**Available data**
[start]
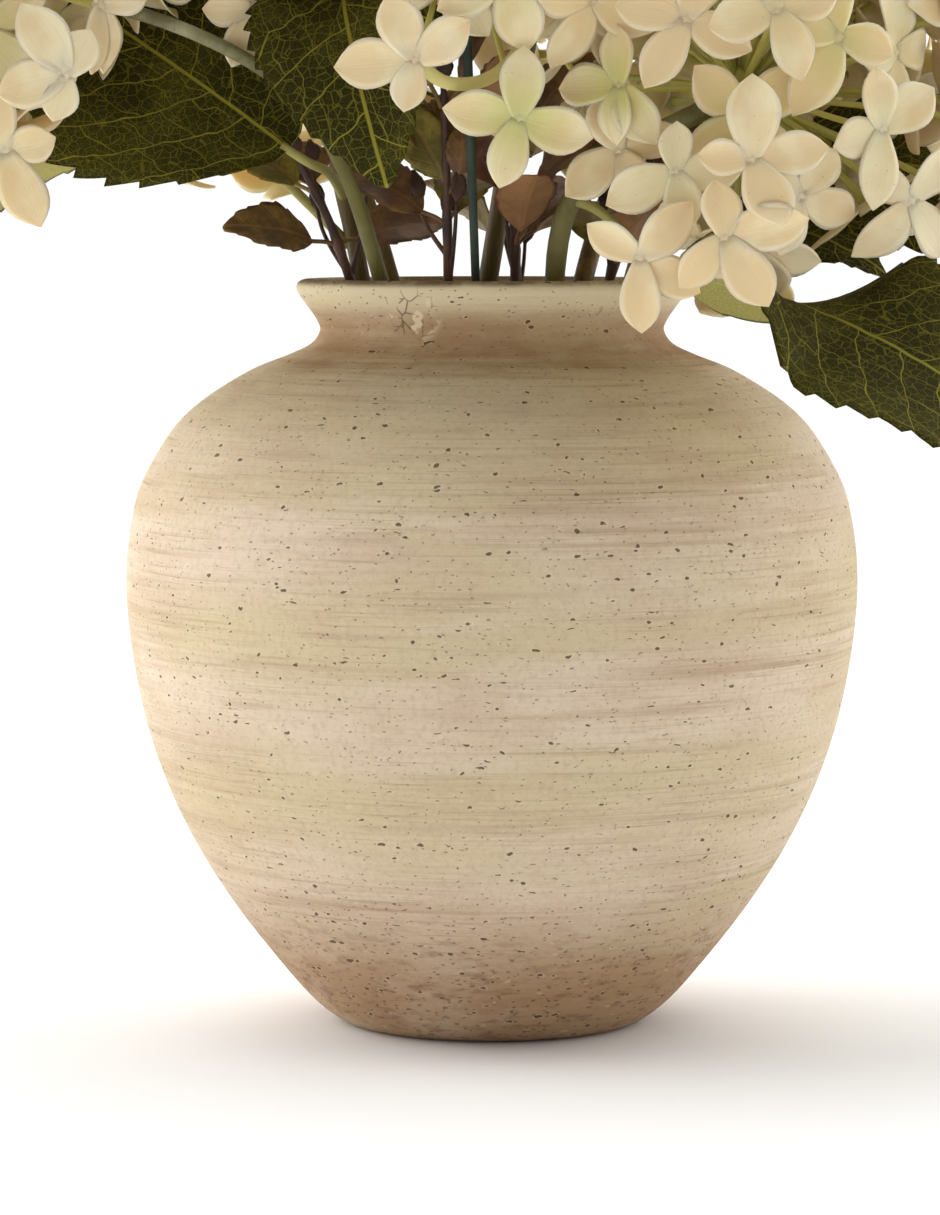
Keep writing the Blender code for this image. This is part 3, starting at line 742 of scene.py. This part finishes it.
def make_sprig_stem(name, path, heights, rng, look):
    """The sprig's stem, swollen where its leaves leave it, with its tip bud and side twigs."""
    swell = sum(np.exp(-((path[:, 2] - h) / 0.0018) ** 2) for h in heights)
    taper = np.interp(path[:, 2], [NECK_Z, 0.25], [1.05, 0.6])
    shape = Shape()
    shape.add_rings(tube(path, SPRIG_STEM_RADIUS * (taper + 0.35 * swell), 14), blade=(0, 0, 0),
                    tone=0.0)
    bud = path[-1] + unit(path[-1] - path[-2]) * 0.008
    add_blade(shape, path[-1], bud, (0.2, -0.9, 0.4), (0.005, 0.0008, 0.4), TIP_BUD_CUT, rng,
              tone=0.0)
    add_side_twigs(shape, path, rng)
    shape.make(f"twig_{name}", look, f"sprig_{name}_stem")


def add_sprig_leaf(shape, path, height, turn, climb, outward, rng, tone):
    """A leaf that points away from the stem and faces up and out of the bunch."""
    point, direction = at_height(path, height)
    out = unit((math.cos(turn), math.sin(turn), climb))
    root = beside(point, direction, point + out, SPRIG_STEM_RADIUS * 0.6)
    base = root + out * (SPRIG_PETIOLE + 0.001)
    facing = (-out[0] * climb, outward * abs(out[0]) - out[1] * climb, 1.0)
    add_small_leaf(shape, root, base, base + out * SPRIG_LEAF_LENGTH, facing,
                   (SPRIG_LEAF_WIDTH, 0.002, 0.25), rng, tone)


def make_sprigs(looks):
    rng = np.random.default_rng(29)
    for name, (neck, tip, pairs) in SPRIGS.items():
        middle = (np.array((*neck, NECK_Z)) + np.array(tip)) / 2 + (0, 0, 0.004)
        path = stem_path(neck, [middle], tip)
        make_sprig_stem(name, path, [pair[0] for pair in pairs], rng, looks["brown_stem"])
        outward = math.copysign(SPRIG_LEAF_TILT, neck[1])
        for pair, (height, *turns, climb) in enumerate(pairs):
            for side, turn in enumerate(np.radians(turns)):
                leaf = 2 * pair + side
                shape = Shape()
                add_sprig_leaf(shape, path, height, turn, climb, outward, rng,
                               SPRIG_TONES[name][leaf])
                if (name, pair) == ("centre", 1):
                    add_upright_leaf(shape, path, UPRIGHT_LEAVES[side])
                shape.make(f"twig_{name}_leaf_{leaf + 1}", looks["brown_leaf"],
                           f"sprig_{name}_leaf_{leaf + 1}")


# ---------------- flower heads

SEPAL_LENGTH = 0.0185
SEPAL_WIDEST = 0.636
SEPAL_ROWS = 11
SEPAL_ACROSS = 9
SEPAL_HALF_THICKNESS = 0.00050
RIM_HEIGHT = 0.00018
PEDICEL_RADIUS = 0.0010
SIDE_STALK_RADIUS = 0.0017

# The filler florets of a head: (how many, how far out as a share of the head's radius).
LAYERS = ((58, 0.90), (34, 0.66))
FEATURED_ROOM = 0.021
CLEAR_MARGIN = 0.012
NEAR_STEM = 0.80
ABOVE_MOUTH, OVER_MOUTH = 0.222, 0.070

# Florets that hang in front, each as (centre, the yaw and pitch that it faces in degrees, its
# sepals as (way it points in degrees, length in millimetres), greenness).
FEATURED = {
    "front": [
        ((-0.0195, -0.118, 0.2587), (-6, -4), ((182, 21), (110, 17.5), (29, 17), (259, 13)), 0.1),
        ((0.0061, -0.112, 0.2446), (2, -6), ((170, 19), (86, 18), (-17, 19.5), (252, 18)), 0.9),
        ((0.0026, -0.115, 0.2795), (4, -8), ((208, 19), (110, 18), (20, 18), (288, 20)), 0.5),
        ((0.0320, -0.085, 0.2371), (-12, -12), ((216, 17), (110, 16), (20, 17), (300, 16)), 0.0),
    ],
    "right_front": [
        ((0.0471, -0.116, 0.2687), (-4, 4), ((165, 18), (70, 18), (-25, 18), (240, 20)), 0.1),
        ((0.0631, -0.122, 0.2344), (4, 0), ((177, 14), (90, 21), (8, 20), (290, 18)), 0.1),
        ((0.0567, -0.119, 0.2154), (4, -10), ((227, 17), (96, 14.5), (18, 21), (302, 21)), 0.15),
        ((0.0364, -0.112, 0.2101), (-10, -12), ((145, 16), (46, 18.5), (-27, 17), (270, 19)), 0.0),
        ((0.0453, -0.107, 0.2314), (-6, 8), ((205, 19.5), (92, 13), (0, 17), (285, 15)), 0.3),
        ((0.0314, -0.098, 0.2531), (-20, 6), ((178, 17), (92, 15), (-62, 17), (265, 15)), 0.9),
        ((0.0848, -0.110, 0.2650), (10, 6), ((245, 22), (100, 18), (-15, 15), (170, 14)), 0.6),
        ((0.0694, -0.116, 0.2706), (2, 8), ((190, 18), (110, 18), (20, 16), (-66, 18)), 0.3),
        ((0.0968, -0.098, 0.2422), (18, 0), ((195, 14), (100, 16), (37, 18), (262, 20.5)), 0.3),
        ((0.1058, -0.085, 0.2243), (26, -8), ((231, 20), (150, 15), (60, 17), (-50, 20)), 0.1),
        ((0.0769, -0.095, 0.2258), (12, -14), ((250, 16), (150, 15), (60, 15), (-22, 18)), 0.1),
        ((0.0660, -0.090, 0.2119), (6, -36), ((200, 16), (110, 14), (-6, 17), (-62, 16)), 0.0),
    ],
    "left": [
        ((-0.1057, -0.110, 0.2552), (8, 0), ((118, 21), (61, 13), (190, 18), (257, 12)), 0.1),
        ((-0.0988, -0.092, 0.2732), (48, -10), ((250, 18), (290, 18), (100, 16), (20, 14)), 0.0),
        ((-0.1224, -0.095, 0.2370), (4, -12), ((200, 18), (110, 18), (20, 13), (290, 21)), 0.2),
    ],
    "left_rear": [
        ((-0.0622, -0.060, 0.2739), (10, -10), ((253, 16), (176, 13), (80, 17), (-8, 15)), 0.0),
    ],
}

# The thick stalk that arches from the front head's lowest floret to the right.
SIDE_STALK = [(-0.0193, -0.1165, 0.2583), (-0.0134, -0.111, 0.2540), (-0.0080, -0.107, 0.2531),
              (-0.0025, -0.103, 0.2542), (0.0027, -0.099, 0.2576), (0.0080, -0.092, 0.2640)]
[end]
Write the complete data out, exactly as above.

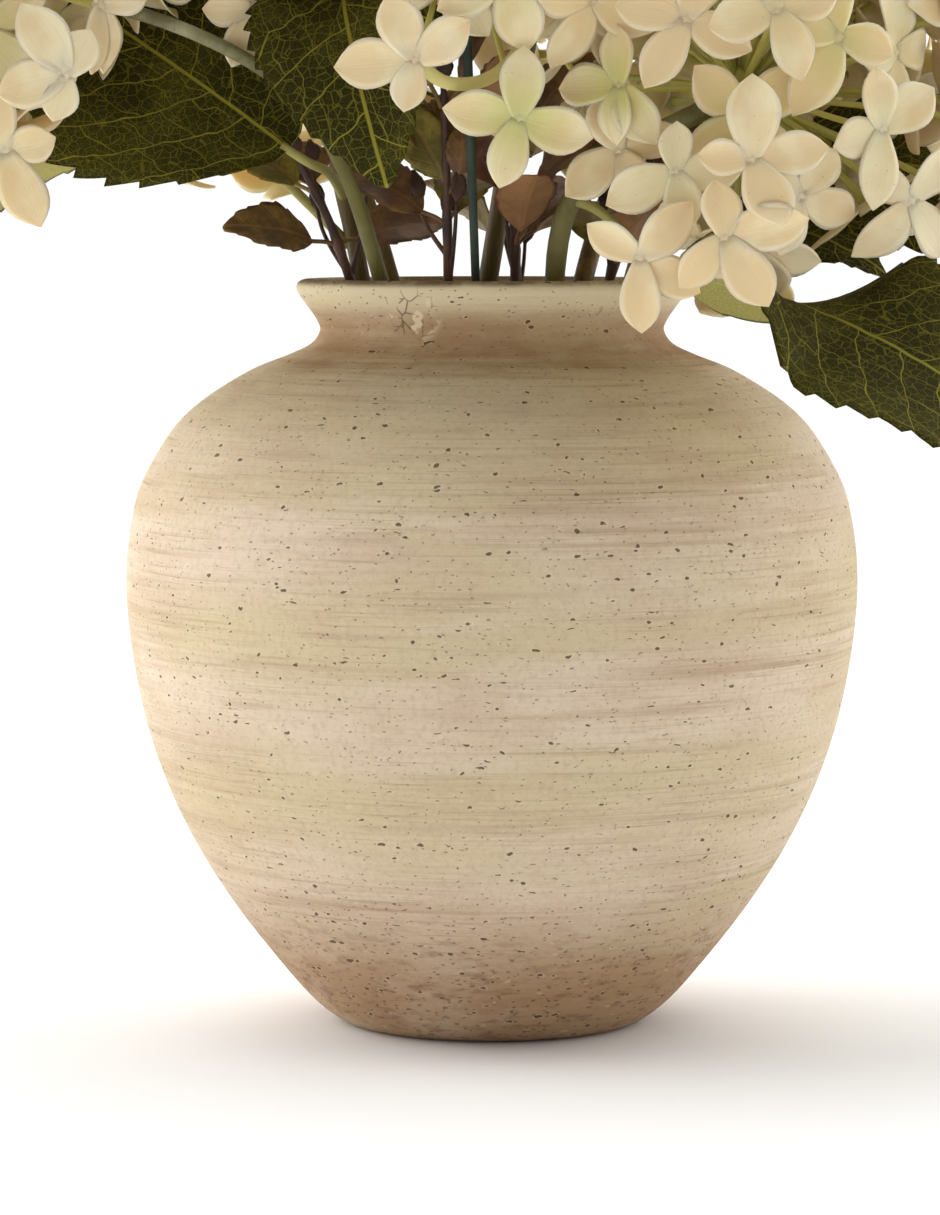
Keep writing the Blender code for this image. This is part 3, starting at line 742 of scene.py. This part finishes it.
def make_sprig_stem(name, path, heights, rng, look):
    """The sprig's stem, swollen where its leaves leave it, with its tip bud and side twigs."""
    swell = sum(np.exp(-((path[:, 2] - h) / 0.0018) ** 2) for h in heights)
    taper = np.interp(path[:, 2], [NECK_Z, 0.25], [1.05, 0.6])
    shape = Shape()
    shape.add_rings(tube(path, SPRIG_STEM_RADIUS * (taper + 0.35 * swell), 14), blade=(0, 0, 0),
                    tone=0.0)
    bud = path[-1] + unit(path[-1] - path[-2]) * 0.008
    add_blade(shape, path[-1], bud, (0.2, -0.9, 0.4), (0.005, 0.0008, 0.4), TIP_BUD_CUT, rng,
              tone=0.0)
    add_side_twigs(shape, path, rng)
    shape.make(f"twig_{name}", look, f"sprig_{name}_stem")


def add_sprig_leaf(shape, path, height, turn, climb, outward, rng, tone):
    """A leaf that points away from the stem and faces up and out of the bunch."""
    point, direction = at_height(path, height)
    out = unit((math.cos(turn), math.sin(turn), climb))
    root = beside(point, direction, point + out, SPRIG_STEM_RADIUS * 0.6)
    base = root + out * (SPRIG_PETIOLE + 0.001)
    facing = (-out[0] * climb, outward * abs(out[0]) - out[1] * climb, 1.0)
    add_small_leaf(shape, root, base, base + out * SPRIG_LEAF_LENGTH, facing,
                   (SPRIG_LEAF_WIDTH, 0.002, 0.25), rng, tone)


def make_sprigs(looks):
    rng = np.random.default_rng(29)
    for name, (neck, tip, pairs) in SPRIGS.items():
        middle = (np.array((*neck, NECK_Z)) + np.array(tip)) / 2 + (0, 0, 0.004)
        path = stem_path(neck, [middle], tip)
        make_sprig_stem(name, path, [pair[0] for pair in pairs], rng, looks["brown_stem"])
        outward = math.copysign(SPRIG_LEAF_TILT, neck[1])
        for pair, (height, *turns, climb) in enumerate(pairs):
            for side, turn in enumerate(np.radians(turns)):
                leaf = 2 * pair + side
                shape = Shape()
                add_sprig_leaf(shape, path, height, turn, climb, outward, rng,
                               SPRIG_TONES[name][leaf])
                if (name, pair) == ("centre", 1):
                    add_upright_leaf(shape, path, UPRIGHT_LEAVES[side])
                shape.make(f"twig_{name}_leaf_{leaf + 1}", looks["brown_leaf"],
                           f"sprig_{name}_leaf_{leaf + 1}")


# ---------------- flower heads

SEPAL_LENGTH = 0.0185
SEPAL_WIDEST = 0.636
SEPAL_ROWS = 11
SEPAL_ACROSS = 9
SEPAL_HALF_THICKNESS = 0.00050
RIM_HEIGHT = 0.00018
PEDICEL_RADIUS = 0.0010
SIDE_STALK_RADIUS = 0.0017

# The filler florets of a head: (how many, how far out as a share of the head's radius).
LAYERS = ((58, 0.90), (34, 0.66))
FEATURED_ROOM = 0.021
CLEAR_MARGIN = 0.012
NEAR_STEM = 0.80
ABOVE_MOUTH, OVER_MOUTH = 0.222, 0.070

# Florets that hang in front, each as (centre, the yaw and pitch that it faces in degrees, its
# sepals as (way it points in degrees, length in millimetres), greenness).
FEATURED = {
    "front": [
        ((-0.0195, -0.118, 0.2587), (-6, -4), ((182, 21), (110, 17.5), (29, 17), (259, 13)), 0.1),
        ((0.0061, -0.112, 0.2446), (2, -6), ((170, 19), (86, 18), (-17, 19.5), (252, 18)), 0.9),
        ((0.0026, -0.115, 0.2795), (4, -8), ((208, 19), (110, 18), (20, 18), (288, 20)), 0.5),
        ((0.0320, -0.085, 0.2371), (-12, -12), ((216, 17), (110, 16), (20, 17), (300, 16)), 0.0),
    ],
    "right_front": [
        ((0.0471, -0.116, 0.2687), (-4, 4), ((165, 18), (70, 18), (-25, 18), (240, 20)), 0.1),
        ((0.0631, -0.122, 0.2344), (4, 0), ((177, 14), (90, 21), (8, 20), (290, 18)), 0.1),
        ((0.0567, -0.119, 0.2154), (4, -10), ((227, 17), (96, 14.5), (18, 21), (302, 21)), 0.15),
        ((0.0364, -0.112, 0.2101), (-10, -12), ((145, 16), (46, 18.5), (-27, 17), (270, 19)), 0.0),
        ((0.0453, -0.107, 0.2314), (-6, 8), ((205, 19.5), (92, 13), (0, 17), (285, 15)), 0.3),
        ((0.0314, -0.098, 0.2531), (-20, 6), ((178, 17), (92, 15), (-62, 17), (265, 15)), 0.9),
        ((0.0848, -0.110, 0.2650), (10, 6), ((245, 22), (100, 18), (-15, 15), (170, 14)), 0.6),
        ((0.0694, -0.116, 0.2706), (2, 8), ((190, 18), (110, 18), (20, 16), (-66, 18)), 0.3),
        ((0.0968, -0.098, 0.2422), (18, 0), ((195, 14), (100, 16), (37, 18), (262, 20.5)), 0.3),
        ((0.1058, -0.085, 0.2243), (26, -8), ((231, 20), (150, 15), (60, 17), (-50, 20)), 0.1),
        ((0.0769, -0.095, 0.2258), (12, -14), ((250, 16), (150, 15), (60, 15), (-22, 18)), 0.1),
        ((0.0660, -0.090, 0.2119), (6, -36), ((200, 16), (110, 14), (-6, 17), (-62, 16)), 0.0),
    ],
    "left": [
        ((-0.1057, -0.110, 0.2552), (8, 0), ((118, 21), (61, 13), (190, 18), (257, 12)), 0.1),
        ((-0.0988, -0.092, 0.2732), (48, -10), ((250, 18), (290, 18), (100, 16), (20, 14)), 0.0),
        ((-0.1224, -0.095, 0.2370), (4, -12), ((200, 18), (110, 18), (20, 13), (290, 21)), 0.2),
    ],
    "left_rear": [
        ((-0.0622, -0.060, 0.2739), (10, -10), ((253, 16), (176, 13), (80, 17), (-8, 15)), 0.0),
    ],
}

# The thick stalk that arches from the front head's lowest floret to the right.
SIDE_STALK = [(-0.0193, -0.1165, 0.2583), (-0.0134, -0.111, 0.2540), (-0.0080, -0.107, 0.2531),
              (-0.0025, -0.103, 0.2542), (0.0027, -0.099, 0.2576), (0.0080, -0.092, 0.2640)]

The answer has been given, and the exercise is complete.